The effectiveness of the Company’s internal control over financial reporting as of December 31, 2021 has been audited by PricewaterhouseCoopers LLP, an independent registered public accounting firm, as stated in their report which appears in Item 8 of this Annual Report on Form 10-K.

 

Remediation of Previously Disclosed Material Weaknesses

 

As previously disclosed in Part II Item 9A Controls and Procedures in our Annual Report on Form 10-K for the year ended December 31, 2020 and our subsequent Quarterly Reports on Form 10-Q filed prior to this Annual Report on Form 10-K, we identified material weaknesses in our internal control over financial reporting. We did not design or maintain an effective control environment commensurate with our financial reporting requirements. Specifically, we lacked a sufficient complement of personnel with (i) an appropriate level of accounting knowledge, training and experience to appropriately analyze, record and disclose accounting matters timely and accurately, and (ii) an appropriate level of knowledge and experience to establish effective information technology processes and controls.
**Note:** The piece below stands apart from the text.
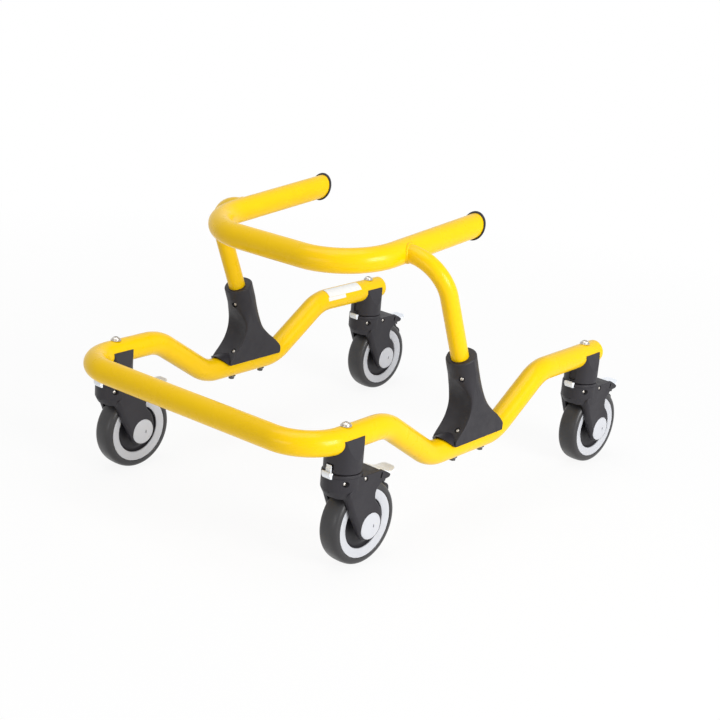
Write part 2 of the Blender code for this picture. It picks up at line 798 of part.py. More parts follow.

This material weakness contributed to the following material weaknesses:

 

we did not design and maintain adequate controls over the preparation and review of certain account reconciliations and journal entries. Specifically, we did not design and maintain controls to ensure (i) the appropriate segregation of duties in the preparation and review of account reconciliations and journal entries and (ii) account reconciliations and journal entries were reviewed at the appropriate level of precision.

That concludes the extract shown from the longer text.